**Material provided**
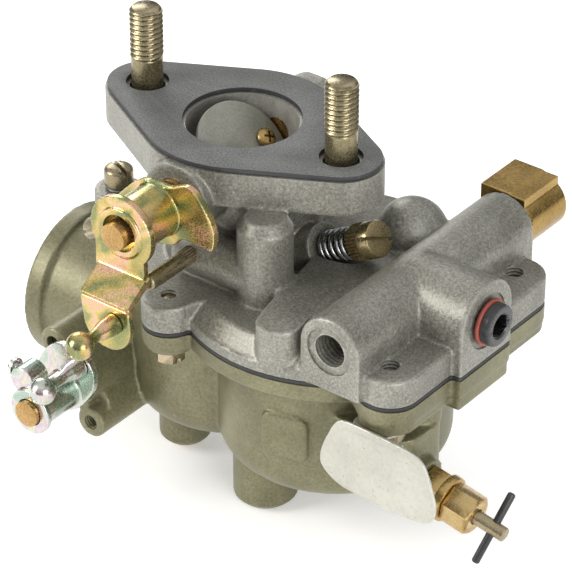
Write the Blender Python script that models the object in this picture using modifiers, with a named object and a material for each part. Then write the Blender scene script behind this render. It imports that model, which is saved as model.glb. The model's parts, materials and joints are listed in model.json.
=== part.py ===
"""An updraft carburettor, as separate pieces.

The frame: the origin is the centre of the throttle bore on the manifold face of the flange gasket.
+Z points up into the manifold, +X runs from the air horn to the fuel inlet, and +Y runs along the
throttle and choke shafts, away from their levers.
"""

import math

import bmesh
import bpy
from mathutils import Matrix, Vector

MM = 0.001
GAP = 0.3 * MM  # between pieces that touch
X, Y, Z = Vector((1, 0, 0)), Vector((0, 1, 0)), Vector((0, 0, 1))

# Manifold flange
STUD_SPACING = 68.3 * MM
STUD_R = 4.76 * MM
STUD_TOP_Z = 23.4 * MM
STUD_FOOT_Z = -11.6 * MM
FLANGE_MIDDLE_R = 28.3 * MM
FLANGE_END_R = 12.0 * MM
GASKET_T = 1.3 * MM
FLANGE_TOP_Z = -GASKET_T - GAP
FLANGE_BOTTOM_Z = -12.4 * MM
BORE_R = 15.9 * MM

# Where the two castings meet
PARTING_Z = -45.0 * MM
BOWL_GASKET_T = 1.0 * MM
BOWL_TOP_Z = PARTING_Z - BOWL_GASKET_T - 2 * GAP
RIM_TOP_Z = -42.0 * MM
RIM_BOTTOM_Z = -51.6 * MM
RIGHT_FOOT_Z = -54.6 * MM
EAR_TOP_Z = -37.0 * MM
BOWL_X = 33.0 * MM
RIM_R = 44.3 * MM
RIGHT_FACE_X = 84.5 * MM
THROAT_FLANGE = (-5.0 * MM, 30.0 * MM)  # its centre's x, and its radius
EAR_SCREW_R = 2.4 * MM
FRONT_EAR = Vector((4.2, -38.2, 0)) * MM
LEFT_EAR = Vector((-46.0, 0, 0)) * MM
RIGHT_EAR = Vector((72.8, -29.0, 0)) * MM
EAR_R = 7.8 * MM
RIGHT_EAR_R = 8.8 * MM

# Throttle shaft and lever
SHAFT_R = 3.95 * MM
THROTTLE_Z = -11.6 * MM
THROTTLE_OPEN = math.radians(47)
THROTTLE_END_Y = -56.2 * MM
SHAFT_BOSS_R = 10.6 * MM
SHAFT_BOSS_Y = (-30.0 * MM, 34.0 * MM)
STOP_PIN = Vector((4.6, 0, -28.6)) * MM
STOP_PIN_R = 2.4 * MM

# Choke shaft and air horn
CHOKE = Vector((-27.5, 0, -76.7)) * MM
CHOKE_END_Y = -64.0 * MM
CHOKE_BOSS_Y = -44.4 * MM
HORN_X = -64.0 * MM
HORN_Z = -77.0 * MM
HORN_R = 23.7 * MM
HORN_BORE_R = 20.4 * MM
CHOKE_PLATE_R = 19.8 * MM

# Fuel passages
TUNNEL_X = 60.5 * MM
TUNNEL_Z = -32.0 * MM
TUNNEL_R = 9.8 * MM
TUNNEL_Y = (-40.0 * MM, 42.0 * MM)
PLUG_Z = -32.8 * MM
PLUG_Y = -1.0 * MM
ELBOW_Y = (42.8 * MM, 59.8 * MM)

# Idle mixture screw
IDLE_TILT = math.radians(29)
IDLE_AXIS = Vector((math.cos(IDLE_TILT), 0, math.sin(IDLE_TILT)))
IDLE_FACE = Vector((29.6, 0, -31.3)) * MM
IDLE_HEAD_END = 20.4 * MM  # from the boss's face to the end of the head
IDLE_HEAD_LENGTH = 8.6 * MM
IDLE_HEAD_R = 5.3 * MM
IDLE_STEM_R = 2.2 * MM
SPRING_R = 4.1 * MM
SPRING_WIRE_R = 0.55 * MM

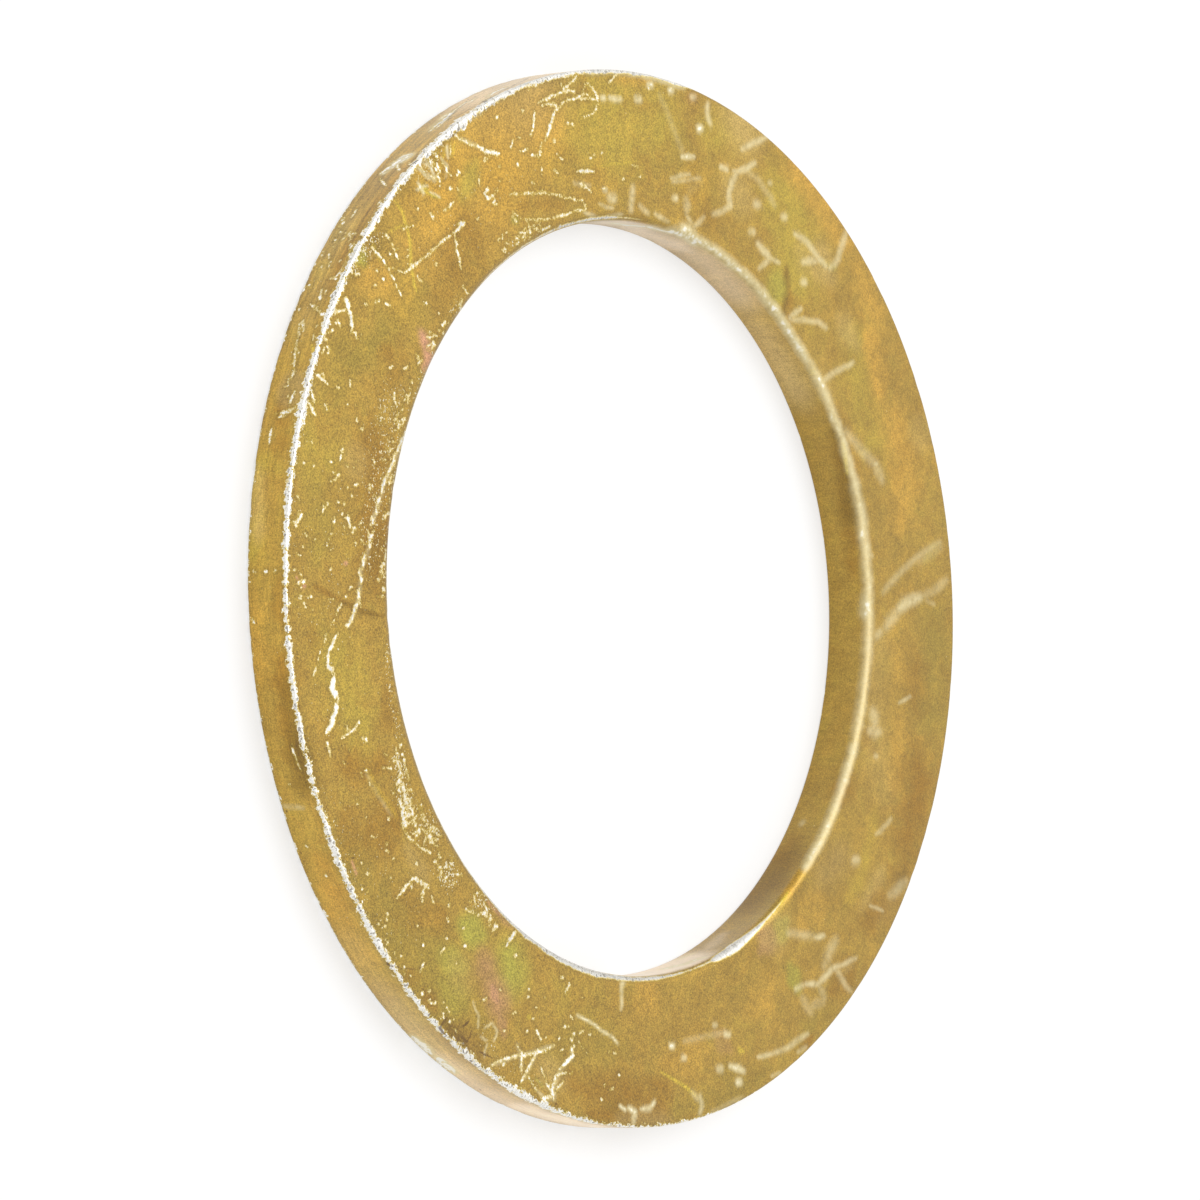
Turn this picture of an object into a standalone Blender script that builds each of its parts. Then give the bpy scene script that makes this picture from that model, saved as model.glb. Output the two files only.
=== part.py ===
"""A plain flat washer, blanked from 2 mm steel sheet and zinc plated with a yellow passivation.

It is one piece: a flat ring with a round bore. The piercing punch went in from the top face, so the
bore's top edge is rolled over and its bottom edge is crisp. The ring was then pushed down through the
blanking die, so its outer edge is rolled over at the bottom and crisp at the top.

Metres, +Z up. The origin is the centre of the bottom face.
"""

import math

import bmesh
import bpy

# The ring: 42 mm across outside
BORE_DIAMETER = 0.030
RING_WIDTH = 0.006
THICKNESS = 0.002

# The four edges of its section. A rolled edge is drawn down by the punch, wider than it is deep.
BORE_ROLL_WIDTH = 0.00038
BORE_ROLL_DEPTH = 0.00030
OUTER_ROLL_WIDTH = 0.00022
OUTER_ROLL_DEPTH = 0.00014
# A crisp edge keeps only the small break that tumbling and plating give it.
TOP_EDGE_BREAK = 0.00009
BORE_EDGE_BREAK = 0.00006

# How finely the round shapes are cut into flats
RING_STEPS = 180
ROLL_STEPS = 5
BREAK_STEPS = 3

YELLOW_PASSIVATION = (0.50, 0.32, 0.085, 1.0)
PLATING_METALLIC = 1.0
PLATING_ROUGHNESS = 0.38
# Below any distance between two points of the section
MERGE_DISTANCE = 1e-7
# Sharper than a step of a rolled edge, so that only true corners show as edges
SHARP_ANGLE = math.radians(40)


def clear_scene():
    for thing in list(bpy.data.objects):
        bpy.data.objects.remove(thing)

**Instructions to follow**
Word for word, write out all of the data above.

**In response**
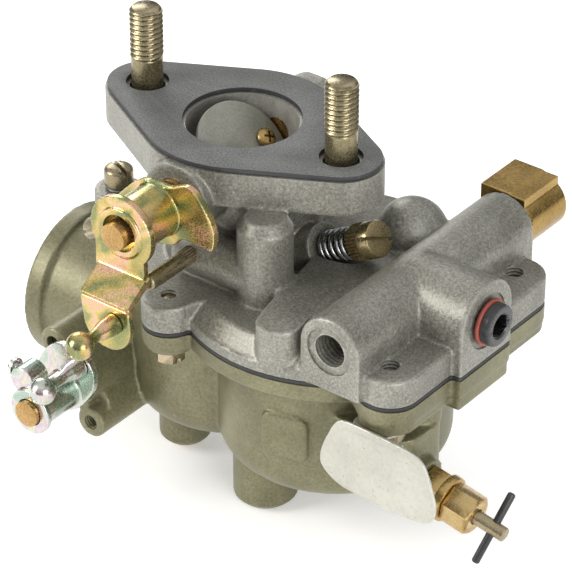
Write the Blender Python script that models the object in this picture using modifiers, with a named object and a material for each part. Then write the Blender scene script behind this render. It imports that model, which is saved as model.glb. The model's parts, materials and joints are listed in model.json.
=== part.py ===
"""An updraft carburettor, as separate pieces.

The frame: the origin is the centre of the throttle bore on the manifold face of the flange gasket.
+Z points up into the manifold, +X runs from the air horn to the fuel inlet, and +Y runs along the
throttle and choke shafts, away from their levers.
"""

import math

import bmesh
import bpy
from mathutils import Matrix, Vector

MM = 0.001
GAP = 0.3 * MM  # between pieces that touch
X, Y, Z = Vector((1, 0, 0)), Vector((0, 1, 0)), Vector((0, 0, 1))

# Manifold flange
STUD_SPACING = 68.3 * MM
STUD_R = 4.76 * MM
STUD_TOP_Z = 23.4 * MM
STUD_FOOT_Z = -11.6 * MM
FLANGE_MIDDLE_R = 28.3 * MM
FLANGE_END_R = 12.0 * MM
GASKET_T = 1.3 * MM
FLANGE_TOP_Z = -GASKET_T - GAP
FLANGE_BOTTOM_Z = -12.4 * MM
BORE_R = 15.9 * MM

# Where the two castings meet
PARTING_Z = -45.0 * MM
BOWL_GASKET_T = 1.0 * MM
BOWL_TOP_Z = PARTING_Z - BOWL_GASKET_T - 2 * GAP
RIM_TOP_Z = -42.0 * MM
RIM_BOTTOM_Z = -51.6 * MM
RIGHT_FOOT_Z = -54.6 * MM
EAR_TOP_Z = -37.0 * MM
BOWL_X = 33.0 * MM
RIM_R = 44.3 * MM
RIGHT_FACE_X = 84.5 * MM
THROAT_FLANGE = (-5.0 * MM, 30.0 * MM)  # its centre's x, and its radius
EAR_SCREW_R = 2.4 * MM
FRONT_EAR = Vector((4.2, -38.2, 0)) * MM
LEFT_EAR = Vector((-46.0, 0, 0)) * MM
RIGHT_EAR = Vector((72.8, -29.0, 0)) * MM
EAR_R = 7.8 * MM
RIGHT_EAR_R = 8.8 * MM

# Throttle shaft and lever
SHAFT_R = 3.95 * MM
THROTTLE_Z = -11.6 * MM
THROTTLE_OPEN = math.radians(47)
THROTTLE_END_Y = -56.2 * MM
SHAFT_BOSS_R = 10.6 * MM
SHAFT_BOSS_Y = (-30.0 * MM, 34.0 * MM)
STOP_PIN = Vector((4.6, 0, -28.6)) * MM
STOP_PIN_R = 2.4 * MM

# Choke shaft and air horn
CHOKE = Vector((-27.5, 0, -76.7)) * MM
CHOKE_END_Y = -64.0 * MM
CHOKE_BOSS_Y = -44.4 * MM
HORN_X = -64.0 * MM
HORN_Z = -77.0 * MM
HORN_R = 23.7 * MM
HORN_BORE_R = 20.4 * MM
CHOKE_PLATE_R = 19.8 * MM

# Fuel passages
TUNNEL_X = 60.5 * MM
TUNNEL_Z = -32.0 * MM
TUNNEL_R = 9.8 * MM
TUNNEL_Y = (-40.0 * MM, 42.0 * MM)
PLUG_Z = -32.8 * MM
PLUG_Y = -1.0 * MM
ELBOW_Y = (42.8 * MM, 59.8 * MM)

# Idle mixture screw
IDLE_TILT = math.radians(29)
IDLE_AXIS = Vector((math.cos(IDLE_TILT), 0, math.sin(IDLE_TILT)))
IDLE_FACE = Vector((29.6, 0, -31.3)) * MM
IDLE_HEAD_END = 20.4 * MM  # from the boss's face to the end of the head
IDLE_HEAD_LENGTH = 8.6 * MM
IDLE_HEAD_R = 5.3 * MM
IDLE_STEM_R = 2.2 * MM
SPRING_R = 4.1 * MM
SPRING_WIRE_R = 0.55 * MM

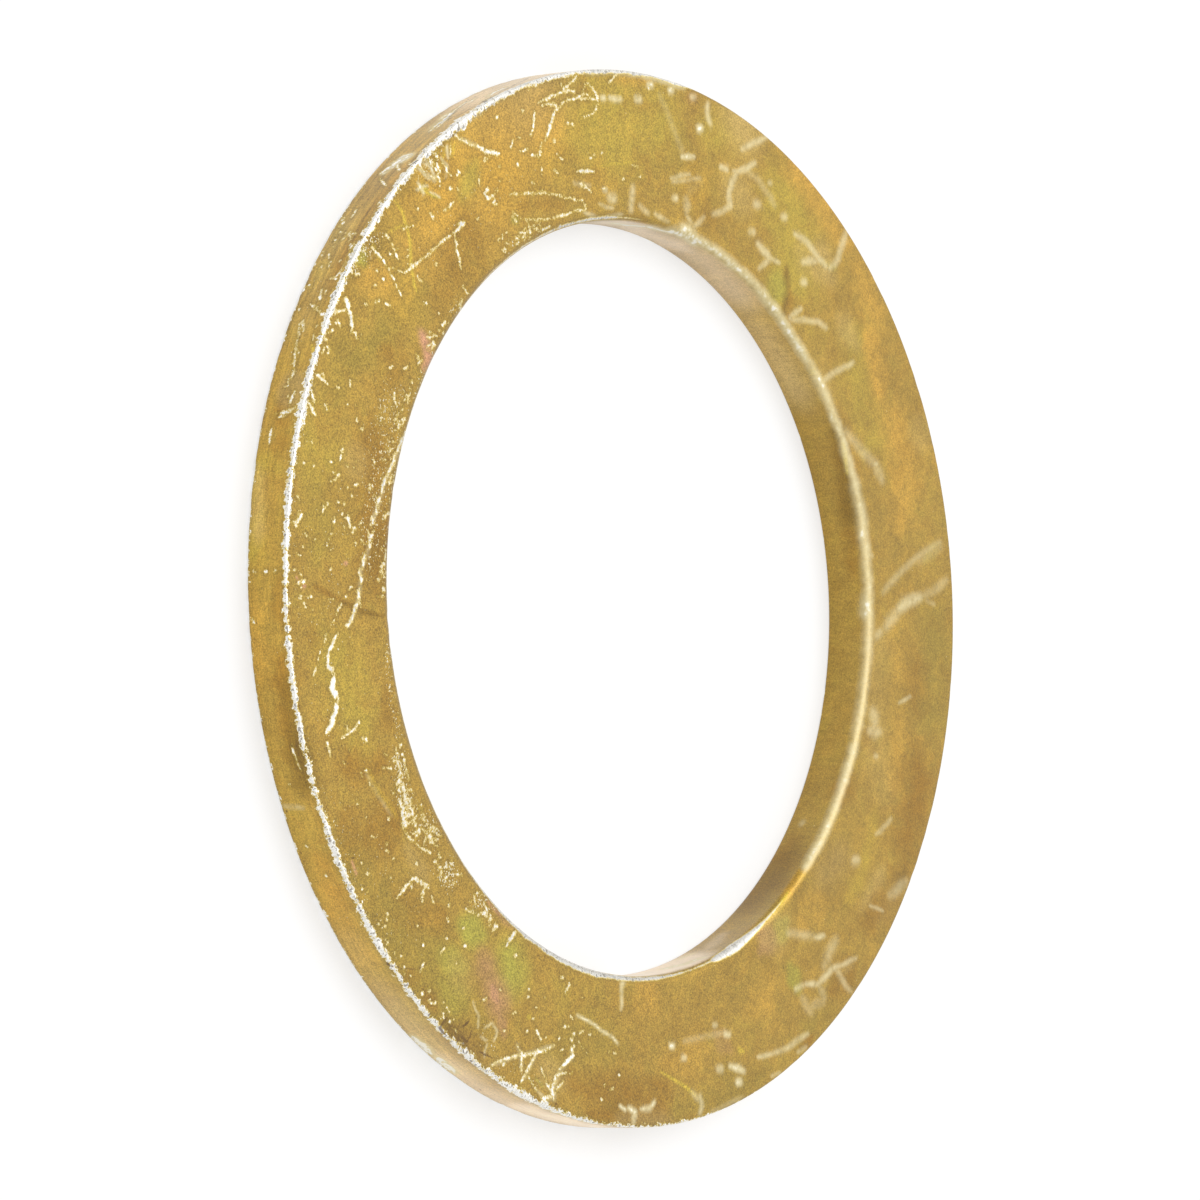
Turn this picture of an object into a standalone Blender script that builds each of its parts. Then give the bpy scene script that makes this picture from that model, saved as model.glb. Output the two files only.
=== part.py ===
"""A plain flat washer, blanked from 2 mm steel sheet and zinc plated with a yellow passivation.

It is one piece: a flat ring with a round bore. The piercing punch went in from the top face, so the
bore's top edge is rolled over and its bottom edge is crisp. The ring was then pushed down through the
blanking die, so its outer edge is rolled over at the bottom and crisp at the top.

Metres, +Z up. The origin is the centre of the bottom face.
"""

import math

import bmesh
import bpy

# The ring: 42 mm across outside
BORE_DIAMETER = 0.030
RING_WIDTH = 0.006
THICKNESS = 0.002

# The four edges of its section. A rolled edge is drawn down by the punch, wider than it is deep.
BORE_ROLL_WIDTH = 0.00038
BORE_ROLL_DEPTH = 0.00030
OUTER_ROLL_WIDTH = 0.00022
OUTER_ROLL_DEPTH = 0.00014
# A crisp edge keeps only the small break that tumbling and plating give it.
TOP_EDGE_BREAK = 0.00009
BORE_EDGE_BREAK = 0.00006

# How finely the round shapes are cut into flats
RING_STEPS = 180
ROLL_STEPS = 5
BREAK_STEPS = 3

YELLOW_PASSIVATION = (0.50, 0.32, 0.085, 1.0)
PLATING_METALLIC = 1.0
PLATING_ROUGHNESS = 0.38
# Below any distance between two points of the section
MERGE_DISTANCE = 1e-7
# Sharper than a step of a rolled edge, so that only true corners show as edges
SHARP_ANGLE = math.radians(40)


def clear_scene():
    for thing in list(bpy.data.objects):
        bpy.data.objects.remove(thing)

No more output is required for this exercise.